Monday, May 15, 2017

Ten Days in Hawaii - Day 8: Waimea

Doug and Ev were up early for their snorkeling trip, but the rest of us got up later and were in no rush to hit the road.   Here are a few pictures Ev took of their morning snorkeling.

There is a head sticking up in the center of the picture almost to the horizon that is Doug's.
There's a sea lion in the surf.

Who decides to take a nap on the beach.
Time for breakfast.  You can see there's a cruise ship anchored in the bay in the background.

Heather, Cathy, Val and I left around 9:00 for our road trip to the northern part of the island.  We followed an inland route which took us above Kona, and for the first part of our trip the vegetation was tropical.  Further north we passed through a volcanic region with evidence of lava tubes and channels along the road.

As we drove further north the terrain looked more like what you might find in the western mainland as it was rolling hills and grasslands.  The grass was lusher, but if you were dropped into that area you would never know you were in Hawaii.  As we neared the northern crossroads town of Waimea, we started to see cattle grazing on the huge 180,000 Parker Ranch that has a history dating back to the early 1800’s.  The story of the ranch is very interesting, but rather than try to recount it here, follow this link to read about the ranch history.

It was a wonderful drive through this land of rolling hills and green grass with a view of Mauna Kea in the background.  Mauna Kea is a dormant volcano and is the highest peak in Hawaii at 13,802 feet high.  It is actually much higher as it starts at the sea bed and if measured from there, it stands over 33,000 feet high.  Its footprint covers about 23% of the Island which is impressive, but not nearly so impressive as Mauna Loa to the south, which covers over 50% of the island.

Waimea is a crossroads of the northern part of the island as you can choose to go to the Northern Coast, The East Coast or West Coast from the town.  We had planned to eat lunch in Waimea, but it was too early so we decided to go east and see Waipio Valley.  The drive east was equally beautiful with the vegetation growing more lush as we traveled east.

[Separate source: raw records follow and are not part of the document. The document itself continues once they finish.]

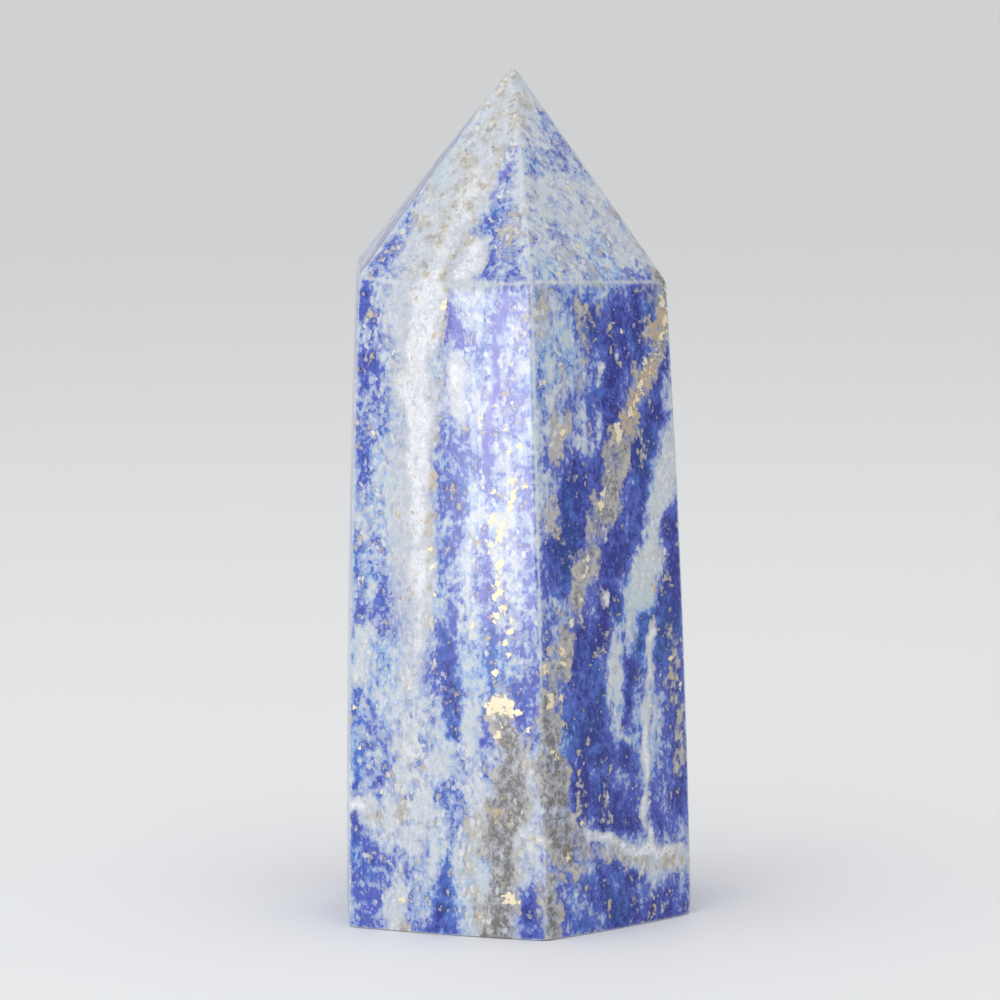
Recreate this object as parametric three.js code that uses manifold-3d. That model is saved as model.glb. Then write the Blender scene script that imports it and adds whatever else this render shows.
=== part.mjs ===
// A lapis lazuli tower: one piece of stone, ground to six sides and a six-sided point, then polished.
// Millimetres, +Z up. It stands on its flat base with the origin under the middle of its outline,
// and its broad front side faces -Y.
import * as THREE from "three";
import { mergeVertices, toCreasedNormals } from "three/addons/utils/BufferGeometryUtils.js";
import Module from "manifold-3d";

// Driving dimensions. Azimuths are in degrees, from -Y round towards +X.
const height = 90; // base to worn tip
const shoulder = 68; // about where the sides give way to the point
const tip = new THREE.Vector3(0.6, 0.4, 90.25); // where the point would end if it had not worn
const swell = 0.35; // how far a side bulges halfway up, as hand polishing leaves it
const halfSide = 10.4; // half a side's width, over which its crown falls to nothing

// The six sides in order. reach: from the axis to the side's long edges at the base. lean: how far
// it leans in per mm of height. crown: how far its middle stands proud of its two long edges.
// cornerHeight: of the shoulder at the side's left edge. sag: how far the shoulder dips midway.
const sides = [
  { azimuth: -66.6, reach: 18.15, lean: 0.03, crown: 0.08, cornerHeight: 69.4, sag: 0.05 },
  { azimuth: 0, reach: 17.7, lean: 0.0242, crown: 0.46, cornerHeight: 68.5, sag: 0.55 },
  { azimuth: 60.1, reach: 17.55, lean: 0.0303, crown: 0.46, cornerHeight: 68.1, sag: 0.05 },
  { azimuth: 118.3, reach: 17.5, lean: 0.0313, crown: 0.4, cornerHeight: 67.4, sag: 0.3 },
  { azimuth: 177, reach: 17.4, lean: 0.0292, crown: 0.44, cornerHeight: 68.6, sag: 0.45 },
  { azimuth: 235.9, reach: 17.2, lean: 0.03, crown: 0.4, cornerHeight: 69.4, sag: 0.35 },
];

// Small shell-shaped chips knocked out of edges. at: a point on the edge. radius: of the hollow.
// depth: how far it bites in.
const chips = [
  { at: [-10.6, -16.1, 68.4], radius: 2.2, depth: 0.3 },
  { at: [16.4, -0.35, 69.3], radius: 0.8, depth: 0.12 },
  { at: [4.05, 0.25, 85.7], radius: 0.9, depth: 0.12 },
  { at: [20.1, -0.4, 0.2], radius: 1.3, depth: 0.25 },
  { at: [-7.6, 15.9, 69.4], radius: 1.6, depth: 0.4 },
  { at: [-8.7, 18, 0.3], radius: 1.8, depth: 0.45 },
  { at: [10.3, 16.2, 33], radius: 1.5, depth: 0.25 },
];

// Facets of the faceted solid: columns across each side, rows up the sides and up the point.
const grid = { columns: 10, sideRows: 12, pointRows: 5 };
const cornerRounds = 8; // of closing in on a corner, which settles within a thousandth of a mm
const crispEdge = 12; // degrees between two facets, from which their meeting is a hard edge

for (const side of sides) {
  const angle = THREE.MathUtils.degToRad(side.azimuth);
  side.outward = new THREE.Vector2(Math.sin(angle), -Math.cos(angle));
  side.across = new THREE.Vector2(Math.cos(angle), Math.sin(angle));
}

const sideAt = (index) => sides[(index + sides.length) % sides.length];

// How far a side's face is from the axis, `u` mm across from its middle and `z` mm up.
function wall({ reach, lean, crown }, u, z) {
  const rise = z / shoulder;
  return reach - lean * z + crown * (1 - (u / halfSide) ** 2) + swell * 4 * rise * (1 - rise);
}

// Where a side's left edge is at height z. The two faces that meet there are curved a little, so
// a few rounds of crossing them as straight lines settle on the corner.
function leftCorner(index, z) {
  const [before, after] = [sideAt(index - 1), sideAt(index)];
  const cross = before.outward.cross(after.outward);
  const corner = new THREE.Vector2();
  for (let round = 0; round < cornerRounds; round++) {
    const a = wall(before, corner.dot(before.across), z);
    const b = wall(after, corner.dot(after.across), z);
    corner.set(
      (a * after.outward.y - b * before.outward.y) / cross,
      (b * before.outward.x - a * after.outward.x) / cross,
    );
  }
  return corner;
}

// A point of a side's face: `share` of the way from its left edge to its right edge, at height z.
function sidePoint(index, share, z) {
  const side = sideAt(index);
  const left = leftCorner(index, z).dot(side.across);
  const right = leftCorner(index + 1, z).dot(side.across);
  const u = THREE.MathUtils.lerp(left, right, share);
  const flat = side.outward.clone().multiplyScalar(wall(side, u, z)).addScaledVector(side.across, u);
  return new THREE.Vector3(flat.x, flat.y, z);
}

// The height of the shoulder over a side, from one corner to the next with a dip between them.
function shoulderHeight(index, share) {
  const [left, right] = [sideAt(index).cornerHeight, sideAt(index + 1).cornerHeight];
  return THREE.MathUtils.lerp(left, right, share) - sideAt(index).sag * 4 * share * (1 - share);
}

// One upright line of the stone's surface, from the base over the shoulder to the worn tip.
function column(index, share) {
  const turn = shoulderHeight(index, share);
  const points = [];
  for (let row = 0; row < grid.sideRows; row++)
    points.push(sidePoint(index, share, (turn * row) / grid.sideRows));
  const start = sidePoint(index, share, turn);
  const worn = (height - turn) / (tip.z - turn);
  for (let row = 0; row <= grid.pointRows; row++)
    points.push(start.clone().lerp(tip, (worn * row) / grid.pointRows));
  return points;
}

// The whole surface as a closed mesh: upright columns all the way round, a flat base, a worn tip.
function groundStone() {
  const columns = [];
  for (let index = 0; index < sides.length; index++)
    for (let step = 0; step < grid.columns; step++) columns.push(column(index, step / grid.columns));
  const rows = columns[0].length;
  const points = columns.flat();
  const under = points.push(new THREE.Vector3(0, 0, 0)) - 1;
  const over = points.push(new THREE.Vector3(tip.x, tip.y, height)) - 1;
  const faces = [];
  columns.forEach((_, c) => {
    const here = c * rows;
    const next = ((c + 1) % columns.length) * rows;
    for (let row = 0; row < rows - 1; row++) {
      faces.push(here + row, next + row, next + row + 1);
      faces.push(here + row, next + row + 1, here + row + 1);
    }
    faces.push(under, next, here, over, here + rows - 1, next + rows - 1);
  });
  return new THREE.BufferGeometry().setFromPoints(points).setIndex(faces);
}

// The ball whose near side leaves a chip's hollow in the stone.
function chipBall({ at, radius, depth }) {
  const edge = new THREE.Vector3(...at);
  const outward = edge.clone().setZ(edge.z - height / 2).normalize();
  const centre = edge.addScaledVector(outward, radius - depth);
  return new THREE.IcosahedronGeometry(radius, 1).translate(centre.x, centre.y, centre.z);
}

const wasm = await Module();
wasm.setup();

// A closed geometry as a manifold solid.
function solidOf(geometry) {
  geometry.deleteAttribute("normal");
  geometry.deleteAttribute("uv");
  const merged = mergeVertices(geometry, 1e-4);
  const vertProperties = merged.getAttribute("position").array;
  const triVerts = new Uint32Array(merged.index.array);
  return new wasm.Manifold(new wasm.Mesh({ numProp: 3, vertProperties, triVerts }));
}

// The chipped stone as a geometry, centred over the origin, with crisp edges between its faces.
function stoneGeometry() {
  let stone = solidOf(groundStone());
  for (const chip of chips) stone = stone.subtract(solidOf(chipBall(chip)));
  const { vertProperties, triVerts } = stone.getMesh();
  const geometry = new THREE.BufferGeometry();
  geometry.setAttribute("position", new THREE.BufferAttribute(vertProperties, 3));
  geometry.setIndex(new THREE.BufferAttribute(triVerts, 1));
  geometry.computeBoundingBox();
  const middle = geometry.boundingBox.getCenter(new THREE.Vector3());
  geometry.translate(-middle.x, -middle.y, 0);
  return toCreasedNormals(geometry, THREE.MathUtils.degToRad(crispEdge));
}

const lapis = new THREE.MeshStandardMaterial({ color: 0x4a62b4, roughness: 0.22, metalness: 0 });
const tower = new THREE.Mesh(stoneGeometry(), lapis);
tower.name = "lapis_tower";

const group = new THREE.Group();
group.add(tower);

export default group;
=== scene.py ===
"""A polished lapis lazuli tower: its worn, crowned stone surface, its minerals, and a pale studio.

The stone is ground to six sides and a six-sided point. Its minerals are drawn as bodies that run
through the rock, so a vein that reaches an edge goes on round it.
"""
import math
from collections import namedtuple

import bpy
import numpy as np
from bpy.props import FloatProperty, FloatVectorProperty, PointerProperty
from bpy.types import Operator, Panel, PropertyGroup
from mathutils import Matrix, Vector, noise


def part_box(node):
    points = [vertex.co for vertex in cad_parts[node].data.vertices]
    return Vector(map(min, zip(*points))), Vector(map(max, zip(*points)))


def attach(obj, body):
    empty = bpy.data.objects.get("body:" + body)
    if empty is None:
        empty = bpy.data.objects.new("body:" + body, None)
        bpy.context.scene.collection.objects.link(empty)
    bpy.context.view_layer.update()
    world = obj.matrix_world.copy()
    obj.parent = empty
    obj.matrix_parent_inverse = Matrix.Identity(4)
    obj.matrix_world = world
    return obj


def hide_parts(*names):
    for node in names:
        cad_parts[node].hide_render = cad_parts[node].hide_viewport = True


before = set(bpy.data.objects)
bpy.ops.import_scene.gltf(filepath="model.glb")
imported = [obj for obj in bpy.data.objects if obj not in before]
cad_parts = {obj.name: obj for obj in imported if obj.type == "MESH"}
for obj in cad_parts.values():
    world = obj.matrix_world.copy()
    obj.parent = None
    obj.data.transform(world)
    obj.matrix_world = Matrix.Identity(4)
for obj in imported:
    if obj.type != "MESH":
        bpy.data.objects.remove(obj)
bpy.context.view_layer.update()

bl_info = {
    "name": "Lapis Lazuli Tower",
    "version": (1, 0, 0),
    "blender": (4, 5, 0),
    "location": "3D View > Sidebar > Lapis",
    "description": "A polished lapis lazuli tower on a pale studio floor",
    "category": "Object",
}

MM = 0.001
CAD_NODE = "lapis_tower"
CAD_LOW, CAD_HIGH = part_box(CAD_NODE)
FRAME_WIDTH = 36  # mm, of the camera's picture


def linear(hex_colour):
    """An sRGB hex colour as linear red, green and blue."""
    shares = [int(hex_colour[i : i + 2], 16) / 255 for i in (1, 3, 5)]
    return tuple(s / 12.92 if s <= 0.04045 else ((s + 0.055) / 1.055) ** 2.4 for s in shares)


def colour_property(name, description, hex_colour):
    """A colour that the user can change."""
    return FloatVectorProperty(
        name=name, description=description, subtype="COLOR", size=3, min=0, max=1,
        default=linear(hex_colour),
    )


def length_property(name, description, millimetres):
    """A length that the user can change, given in millimetres and kept in metres."""
    return FloatProperty(
        name=name, description=description, unit="LENGTH", precision=5, min=0,
        default=millimetres * MM,
    )


def angle_property(name, description, degrees):
    """An angle that the user can change, given in degrees."""
    return FloatProperty(
        name=name, description=description, subtype="ANGLE", default=math.radians(degrees)
    )


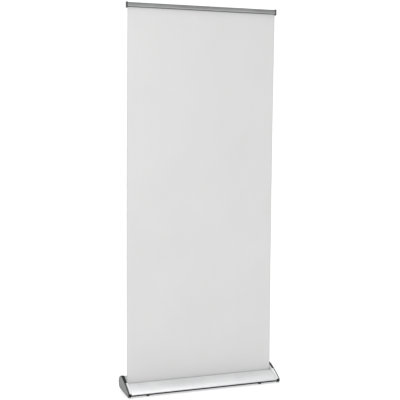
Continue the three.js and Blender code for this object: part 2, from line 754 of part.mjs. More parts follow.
function railJaw() {
  const half = railHalf - GAP;
  const opening = THREE.MathUtils.degToRad(150);
  const closing = THREE.MathUtils.degToRad(395);
  const centre = [HINGE_Y, railBottom + HINGE_HEIGHT];
  const clip = new THREE.Shape();
  clip.absarc(...centre, HINGE_RADIUS * 2, opening, closing);
  clip.absarc(...centre, HINGE_RADIUS + GAP, closing, opening, true);
  const wallBack = JAW_FRONT_Y + 1.8;
  return join(
    prismAcross(clip, -half, half),
    box(-half, half, JAW_FRONT_Y, wallBack, railBottom + GAP, railBottom + HINGE_HEIGHT + 1.4),
    box(-half, half, JAW_FRONT_Y + 1, SLOT_Y - 2, railBottom + GAP, railBottom + 5.2)
  );
}
add("rail_jaw", railJaw(), "aluminium");
add(
  "jaw_grip_strip",
  box(-railHalf + 4, railHalf - 4, SLOT_Y - 1.8, bannerFrontY - 0.15, railBottom + 0.6, railBottom + 4.8),
  "rubber"
);

// ---------------------------------------------------------------- rail end caps and hook bracket
const CAP_LIP = 3;
function railCap(side) {
  const front = JAW_FRONT_Y - CAP_LIP;
  const back = RAIL_BACK_Y + 4.6 + CAP_LIP;
  const low = railBottom - CAP_LIP - 1;
  const high = railTop + CAP_LIP;
  const corner = 2.5;
  const profile = polygon([
    [front + corner, low],
    [back - corner, low],
    [back, low + corner],
    [back, high - corner],
    [back - corner, high],
    [front + corner, high],
    [front, high - corner],
    [front, low + corner],
  ]);
  return prismAcross(profile, ...mirrored(side, railHalf + GAP, railHalf + GAP + RAIL_CAP_THICKNESS), 1);
}
add("rail_cap_left", railCap(-1), "plastic");
add("rail_cap_right", railCap(1), "plastic");

function railHook() {
  const low = railBottom + 4.2;
  const high = railBottom + RAIL_HEIGHT - 7.2;
  const halfPocket = TONGUE_THICKNESS / 2 + GAP;
  const body = box(-20, 20, RAIL_BACK_Y + GAP, TONGUE_Y + 5.5, low, high);
  const pocket = box(
    -TONGUE_HALF_WIDTH - GAP,
    TONGUE_HALF_WIDTH + GAP,
    TONGUE_Y - halfPocket,
    TONGUE_Y + halfPocket,
    low - 1,
    railBottom + TONGUE_HEIGHT + GAP
  );
  const screwHoles = [-1, 1].map((side) =>
    rodDeep(SCREW_RADIUS + RUNNING_GAP, 0, TONGUE_Y + 10, side * HOOK_SCREW_X, railBottom + HOOK_HEIGHT)
  );
  return cut(body, pocket, ...screwHoles);
}
add("rail_hook", railHook(), "plastic");

for (const [side, word] of [[-1, "left"], [1, "right"]]) {
  const headFrom = TONGUE_Y + 5.5 + GAP / 2;
  const x = side * HOOK_SCREW_X;
  add(
    `hook_screw_${word}`,
    join(
      rodDeep(SCREW_RADIUS, bannerBackY + 1, headFrom + 1, x, railBottom + HOOK_HEIGHT, 12),
      rodDeep(SCREW_RADIUS * 2, headFrom, headFrom + 1.6, x, railBottom + HOOK_HEIGHT, 12)
    ),
    "steel"
  );
}

// ---------------------------------------------------------------- the banner itself
const CLAMPED_LENGTH = 18;
add(
  "banner_sheet",
  box(
    -BANNER_WIDTH / 2,
    BANNER_WIDTH / 2,
    bannerFrontY,
    bannerBackY,
    WEB_TOP + GAP,
    railBottom + CLAMPED_LENGTH
  ),
  "film"
);

export default stand;
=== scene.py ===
import math

import bpy
from mathutils import Matrix, Vector


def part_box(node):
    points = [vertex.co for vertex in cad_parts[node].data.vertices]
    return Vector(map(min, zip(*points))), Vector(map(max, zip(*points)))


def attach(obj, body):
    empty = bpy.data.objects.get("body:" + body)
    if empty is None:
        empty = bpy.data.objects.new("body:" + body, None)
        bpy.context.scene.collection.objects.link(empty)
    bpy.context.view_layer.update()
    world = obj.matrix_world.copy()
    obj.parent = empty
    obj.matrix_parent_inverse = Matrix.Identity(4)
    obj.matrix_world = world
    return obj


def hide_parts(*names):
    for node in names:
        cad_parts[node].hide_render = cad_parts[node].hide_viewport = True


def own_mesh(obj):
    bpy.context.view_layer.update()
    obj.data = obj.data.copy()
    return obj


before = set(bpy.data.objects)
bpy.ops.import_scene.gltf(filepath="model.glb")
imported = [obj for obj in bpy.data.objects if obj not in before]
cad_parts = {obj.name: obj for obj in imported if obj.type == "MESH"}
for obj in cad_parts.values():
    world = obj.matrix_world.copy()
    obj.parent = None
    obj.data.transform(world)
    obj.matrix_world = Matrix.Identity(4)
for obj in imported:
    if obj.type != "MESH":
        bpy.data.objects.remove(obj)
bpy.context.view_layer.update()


# ------------------------------------------------------------------ rear housing
# The back of the cassette is one thin-walled aluminium extrusion: floor tray, rear wall and rounded
# hump. It is satin anodised with fine grip lines along the back, and the end plates close its ends.
MM = 0.001

plate_low, plate_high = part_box("end_plate_right")
housing_low, housing_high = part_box("base_housing")
banner_low, banner_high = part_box("banner_sheet")
slot_y = (banner_low[1] + banner_high[1]) / 2
slot_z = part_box("front_cover")[1][2]
pole_y = (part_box("pole_lower_tube")[0][1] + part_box("pole_lower_tube")[1][1]) / 2

NOSE_RADIUS = 12 * MM
NOSE_DROP = 4 * MM
HOUSING_INSET = 3 * MM
HOUSING_WALL = 2 * MM
GRIP_LINE_DEPTH = 0.7 * MM
OUTLINE_STEPS = 40
TAIL_SHARE = 0.57
HEEL_SETBACK = 28 * MM
NOSE_TURN = 130
RISE_PULLS = ((26 * MM, -48 * MM), (-36 * MM, -9 * MM))
FALL_PULLS = ((16 * MM, 2 * MM), (0, 24 * MM))
UNDER_PULLS = ((0, -24 * MM), (20 * MM, 1.5 * MM))
LIP_SETBACK = 3 * MM
TRAY_SETBACK = 12 * MM
TRAY_LIP = 4 * MM
GRIPPED_FROM_Y = 78 * MM
GRIPPED_HEIGHTS = (34 * MM, 68 * MM)
STUD_HOLE_RADIUS = 4 * MM
SOCKET_HOLE_RADIUS = 19.3 * MM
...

At the end of the road was the Waipio Lookout where you could look down into the beautiful Waipio Valley.  The view into the canyon and up the coast was stunning.  Unfortunately, the only way down was on a very steep (25% grade) four-wheel drive road.  They actually had someone checking and you weren’t allowed on the road unless you had the proper vehicle.  You can also hike down, but that wasn’t for us.  I would love to go back and explore that area in a future visit.

Pictures don't really do this beautiful spot justice.

Cathy, Heather, Val and I.

There were several cats around that seemed to call the lookout home, but this one clearly did not like having its pictures taken.

After we had marveled at the view for a while we headed back towards Waimea.  We stopped in the town of Honokaa and made a few purchases in some of the shops and then it was back on the road to Waimea.  By now it was lunchtime so we stopped at a restaurant Heather had read about online called The Fish and The Hog.  As you might guess they specialize in fish and pork and we sampled both.  Val had a fish sandwich, Cathy had pulled pork, Heather had a French dip brisket and I had fish tacos.  The fish of the day was swordfish, which was excellent and Heather and Cathy said their pork was very good also.

After lunch, we drove north out of Waimea to the North Coast town of Hawi.  The road was along the spine of an ancient volcanic ridge and was a beautiful drive.  At one point as we crested a ridge there was what looked like a very large mountain in the distance, which was actually the island of Maui, which is only 30 miles away.  We had read in our "Hawaii The Big Island Revealed" guidebook that there was a gourmet ice cream made on the Big Island called Tropical Dream that was sold in Hawi so we decided to stop there for desert.  I’m not much of an ice cream eater, but I got a hot fudge sundae made with coconut, almond, fudge swirl ice cream and it was very, very good.  Val got the same, but not the hot fudge.  Heather and Cathy decided to pass on desert, but when the sampled ours, they couldn’t resist and got their own.  It was well worth the stop.

From Hawi we drove east to the end of the road to another lookout where you could see Pololu Beach.  It wasn’t as spectacular as Waipio, but it was worth the drive.  There is a trail down to the beach, which provides more spectacular views, but it was steep and no one wanted to take the walk.  I walked down a little ways and even the short walk back was very steep.

Polulu Beach
The trail doesn't look that steep, but I discovered just how steep it was coming back up.
It was getting late so we decided it was time to head back home.  We turned around and drove to the west side of the island and turned south.  This area between the north end and Kona is not the most scenic, but has many of the nicest resorts on the big island.  We made no more stops except in the traffic through Kona and were home just before 6:00.

Doug and Ev were a little disappointed in their snorkeling spots today, but still had a good time so we all had an excellent day.  It was a quiet night and everyone went to bed early as we are getting up early to have one last morning of snorkeling on our last day.